Three years and 22 days after the Chibok raid, 82 Nigerian daughters were released in exchange for Boko Haram fighters. In a move that could not come at a better time for President Buhari, he has once again captured the attention of the Nigerian citizen. In politics, bandwidth is power.

The Chibok story is one that is difficult, if not impossible to forget. In 2014, 219 school girls were loaded on to lorries and deprived of the opportunity to ever live normal lives. What swiftly followed was one of the biggest humanitarian social media campaigns we have come to know, defined by the hashtag #BringBackOurGirls.

The world stood still and condemned the Nigerian government for allowing the tragedy unfold; the negative perception certainly contributed to President Jonathan's electoral defeat. Even three years on, the Chibok story rings on, far louder than others in its wake. What made the Chibok case so different?


Boko Haram lives on

Despite Buhari's military successes, Boko Haram has not been defeated, and many still face the fate of the Chibok girls. Barely a year after the kidnap of the Chibok girls, Amnesty International released a scathing report, revealing that at least 2,000 women and girls had been abducted by Boko Haram since the start of 2014, with many forced into sexual slavery, coerced into marry their attackers or made to fight.

But since Chibok, reports of kidnappings in the North-east have not been met with the same level of national or global outcry, and the massacre of Boko Haram has been viewed primarily through the Chibok lens.

Did we forget to stand for all our other girls?

One view is that the Chibok girls are symbolic. They serve as the poster kids for a terrorist movement that eventually had to break. And once they captured the attention of the international press and community, they became immortalised in our memories. Before the President Buhari set foot in Aso Rock, his political agenda for the North-east had been set. 

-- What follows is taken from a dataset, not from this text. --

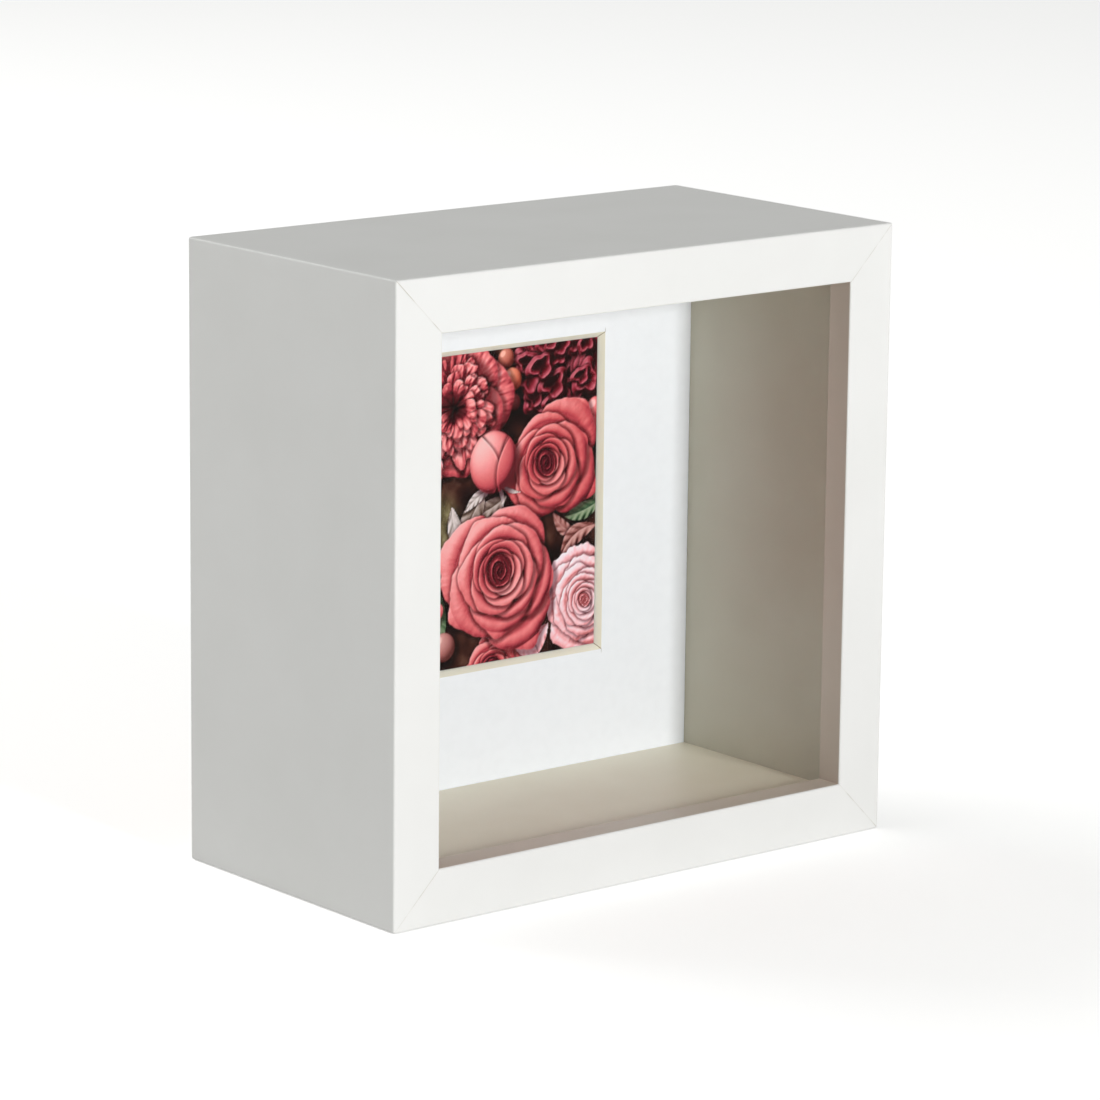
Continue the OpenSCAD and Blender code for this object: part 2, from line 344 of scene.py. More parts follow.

In itself, this is a good thing. Goodluck quickly learnt that narratives stick, and it was near impossible for him to achieve anything else while the Chibok shadow hung over him. However, there is a possible downside. In a bid for political wins, President Buhari has a great way to draw in supporters. Freeing one girl is a win, but freeing one Chibok girl is a win for the ages


And the others?

The 'left behinds', those victims who were not captured in the Chibok narrative, are still important to us, and we must not forget them. Many men are slaughtered, children kidnapped, and women raped, behind media doors. Boko Haram's modus operandi is still alive, as they take their victims to camps in remote communities or villages, indoctrinate them with radical versions of Islam and transition them into human bombs or sex slaves.

One account reveals the case of a 19-year-old girl, Aisha. Together with her sister, the bride and the bride’s sister, they were abducted from a wedding and migrated to a camp in Adamawa where they were eventually forced to marry their abductors. How Aisha differs from the Chibok girls is a matter of narrative and storytelling. The international community cannot be blamed for not always coming to the aid of Nigeria, so as Nigerians, we must remember that the story of girls like Aisha remains potent, particularly at a time like this.


The Great Divide

The Chibok campaign was largely fired up by social media, until they sparked the attention of the world, including Michelle Obama. While millennials are well aware of the reach of media, whether social or mainstream, there is a disconnected world in which the parents of the victims live, where social media holds less value.

By 2015, Amnesty International had documented at least 300 raids and attacks carried out by Boko Haram against civilians, mainly targeted at vulnerable communities in North-east Nigeria. It is hard, if not impossible, to imagine the victims of these attacks being able to leverage the power of social media in their fight against terrorism. In reality, while the internet connected population in Lagos and Abuja can rely on social media or internet driven campaigns, many victims of Boko Haram attacks cannot hashtag and trend topics. Digital ghosts, they are unable to partake in media campaigns that could alter their fates.

The divide is underscored by reports that even as Twitter users discovered on Sunday that the 82 girls had been released, many Chibok parents without internet access could only wait till Monday to confirm if their daughters were involved in the exchange. Those who bore the brunt of the Chibok loss first celebrated last.


After Chibok, where to?

The release of the Chibok girls is an event worthy of celebration, and no one can take that away from the President. But we must constantly remind the government that others do exist – the remaining 113 Chibok girls and all other Boko Haram victims. 

Even within Chibok, some have criticised the handling of the girls, considering that none of the 21 girls who were previously released has been allowed to go back home. More alarming is the psychological effect on the girls, made harder to fathom by the admission that 83 girls were supposed to be exchanged, but one refused and chose to stay with her Boko Haram husband. 218 will never be the same as 219. 

It remains unfortunate that those who need the loudest voices have the most limited access to powerful technology platforms. While it is clear to the internet connected world that their plights are being carried across the world, some remain out of the loop. There is still a lot of work to be done, and many other similar cases will go unnoticed.

For those who can speak out, the message is clear: keep the hashtags and keep noisemaking. Mr President, even in absentia, will have to prioritise and who knows, might even react.